== DIRECTIONS ==
Every line of the material that follows must be printed again exactly.

── TASK DATA

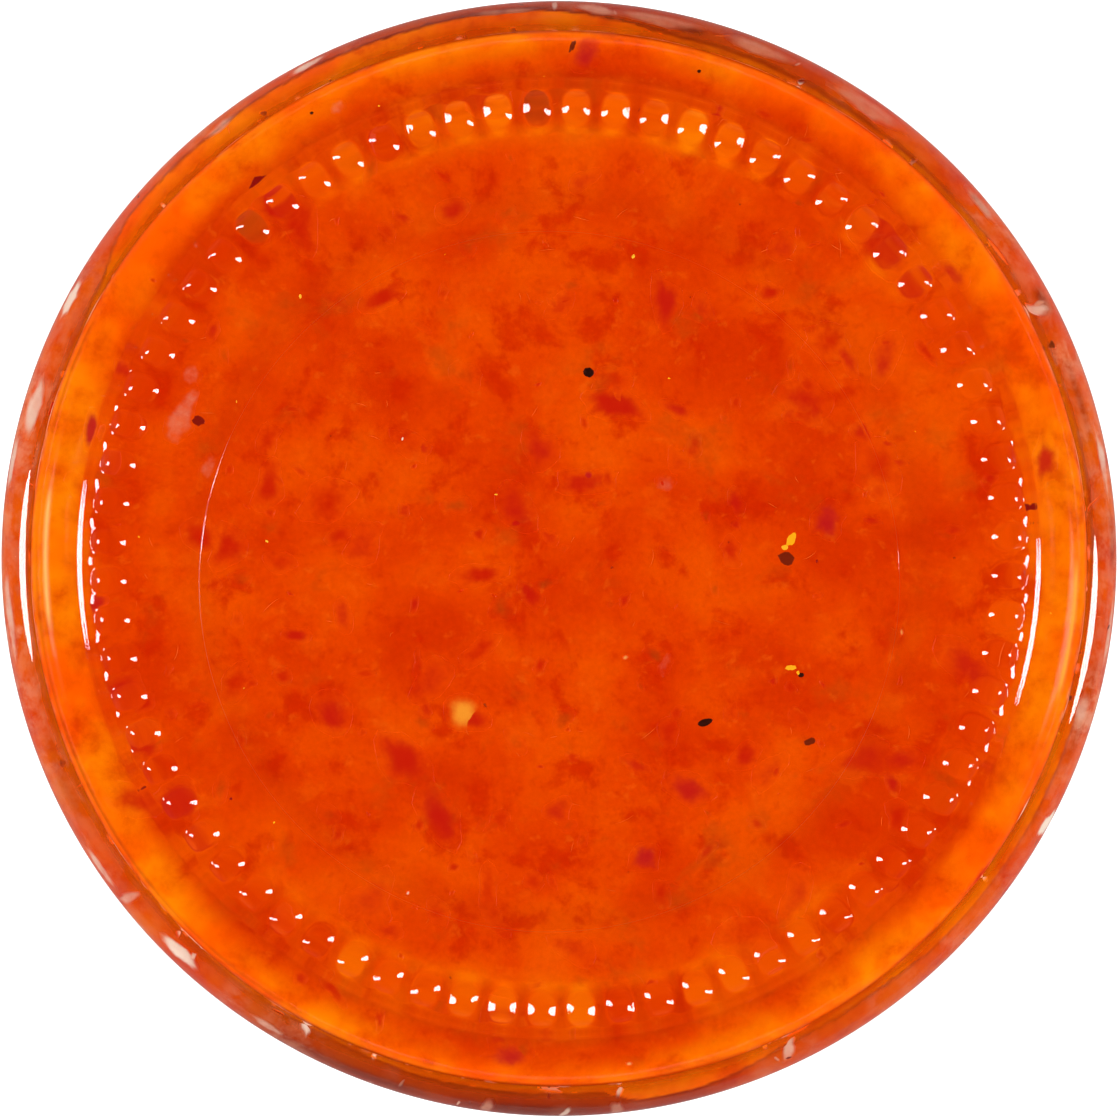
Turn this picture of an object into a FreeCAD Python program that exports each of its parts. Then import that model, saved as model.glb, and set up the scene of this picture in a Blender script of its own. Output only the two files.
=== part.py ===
"""A closed glass jar of chutney, turned over so that it stands on its lid with its base up.

Three pieces: a pressed glass jar with a ring of small bumps round its base, the chutney that fills it, and a
twist-off tinplate lid. Every outline below is drawn as (radius, height above the base) of the jar the right
way up, in millimetres, and spun about its axis. The finished pieces are then turned over together. The
origin is the middle of the lid's ring, where the jar stands.
"""

import FreeCAD, Part
import math
import os

# --- The jar's base, from its rim inwards ---
bearing_inset = 5.75      # from the widest part of the body in to the ring that the jar stands on
bearing_width = 3.35
slope_width = 4.9         # of the slope inside that ring, up to the seam circle
push_up_slope = 0.9       # how far the seam circle rises over the ring
slope_angle = 14.0        # steepest part of that slope, in degrees
push_up_dome = 1.2        # and how far the middle of the base rises over the seam circle

bump_count = 72
bump_inset = 1.25         # from the bearing ring's outer edge in to the middle of the bumps
bump_height = 0.35
bump_length_radius = 2.8  # curvature along the jar's radius
bump_width_radius = 1.7   # curvature round the ring
bump_phase = 2.2          # degrees
bump_root = 0.2           # how deep a bump's solid goes into the base

foot_radius = 0.85        # rounding outside the bearing ring
foot_turn = 27.0          # how steep that rounding gets, in degrees
foot_fillet = 0.85        # hollow between the foot and the ledge
ledge_turn = 6.0          # slope of the ledge round the foot, in degrees
heel_radius = 2.3         # corner between the ledge and the wall

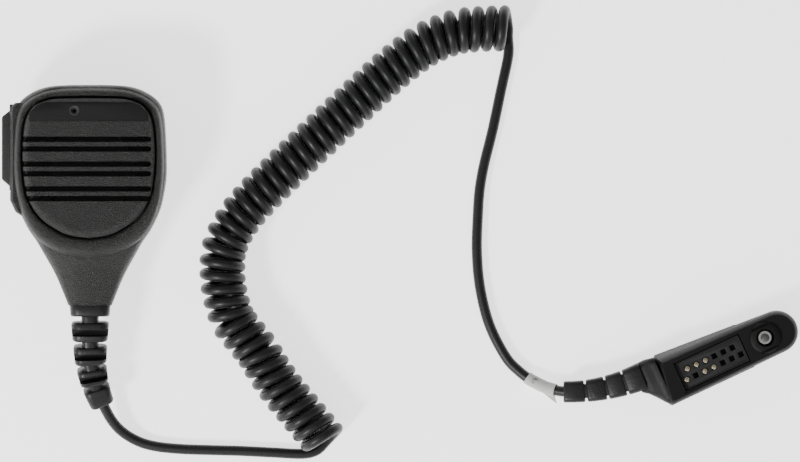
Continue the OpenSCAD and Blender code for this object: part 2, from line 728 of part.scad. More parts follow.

────

== THE COMPLETED TASK ==
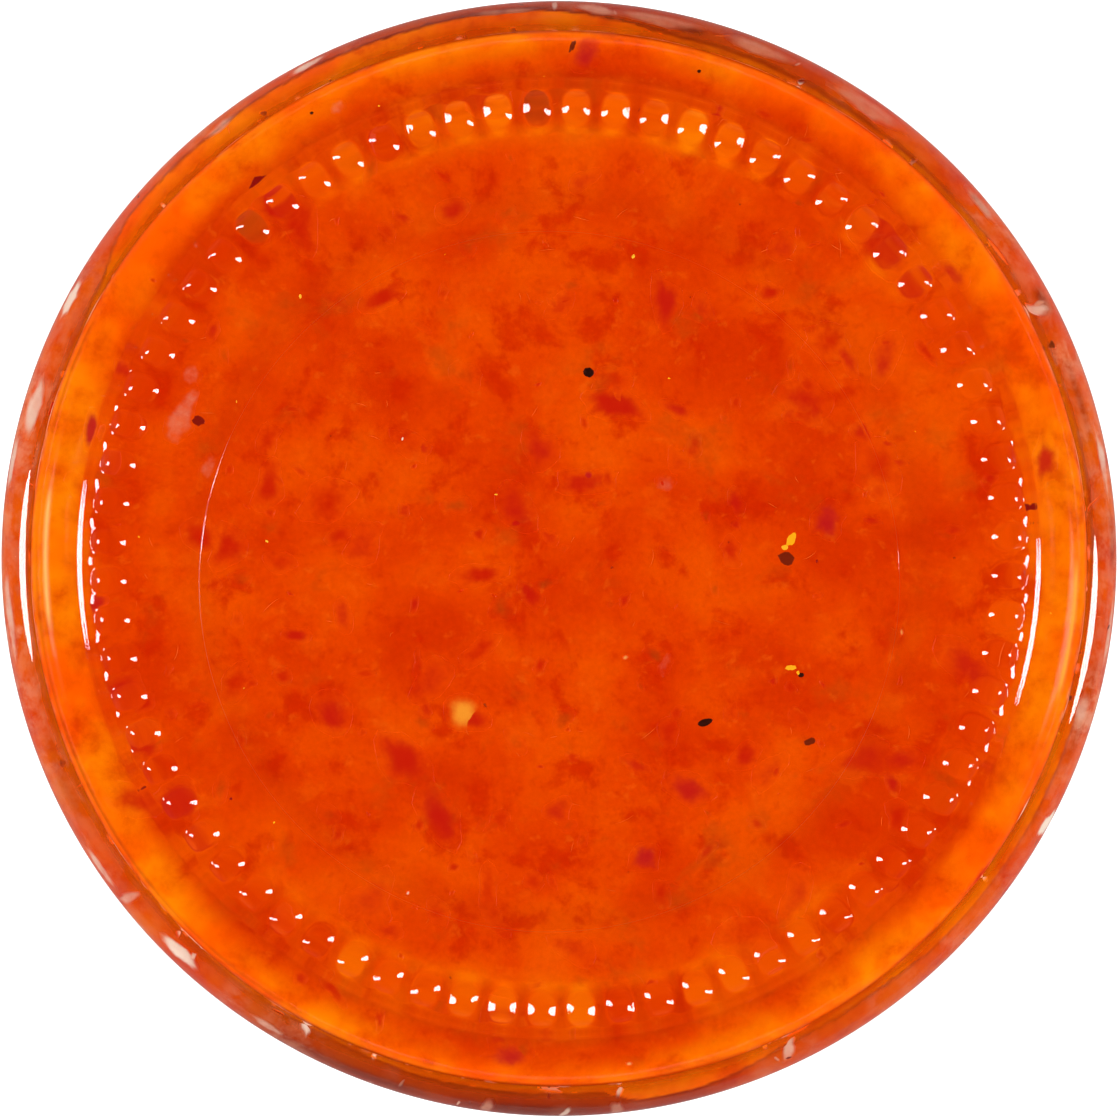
Turn this picture of an object into a FreeCAD Python program that exports each of its parts. Then import that model, saved as model.glb, and set up the scene of this picture in a Blender script of its own. Output only the two files.
=== part.py ===
"""A closed glass jar of chutney, turned over so that it stands on its lid with its base up.

Three pieces: a pressed glass jar with a ring of small bumps round its base, the chutney that fills it, and a
twist-off tinplate lid. Every outline below is drawn as (radius, height above the base) of the jar the right
way up, in millimetres, and spun about its axis. The finished pieces are then turned over together. The
origin is the middle of the lid's ring, where the jar stands.
"""

import FreeCAD, Part
import math
import os

# --- The jar's base, from its rim inwards ---
bearing_inset = 5.75      # from the widest part of the body in to the ring that the jar stands on
bearing_width = 3.35
slope_width = 4.9         # of the slope inside that ring, up to the seam circle
push_up_slope = 0.9       # how far the seam circle rises over the ring
slope_angle = 14.0        # steepest part of that slope, in degrees
push_up_dome = 1.2        # and how far the middle of the base rises over the seam circle

bump_count = 72
bump_inset = 1.25         # from the bearing ring's outer edge in to the middle of the bumps
bump_height = 0.35
bump_length_radius = 2.8  # curvature along the jar's radius
bump_width_radius = 1.7   # curvature round the ring
bump_phase = 2.2          # degrees
bump_root = 0.2           # how deep a bump's solid goes into the base

foot_radius = 0.85        # rounding outside the bearing ring
foot_turn = 27.0          # how steep that rounding gets, in degrees
foot_fillet = 0.85        # hollow between the foot and the ledge
ledge_turn = 6.0          # slope of the ledge round the foot, in degrees
heel_radius = 2.3         # corner between the ledge and the wall

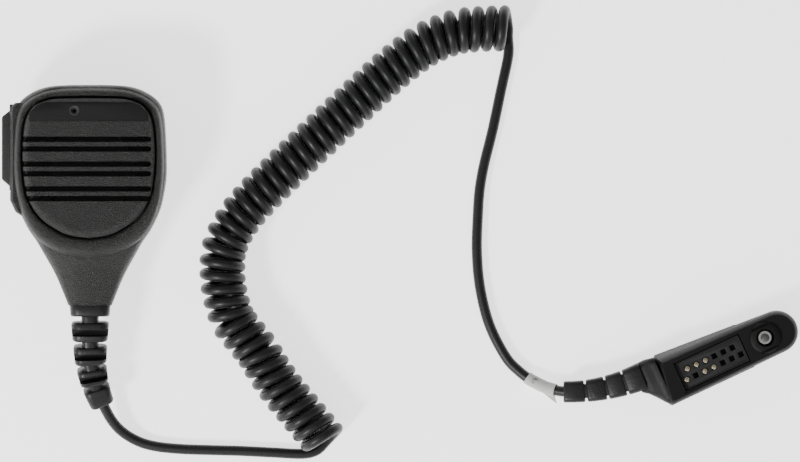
Continue the OpenSCAD and Blender code for this object: part 2, from line 728 of part.scad. More parts follow.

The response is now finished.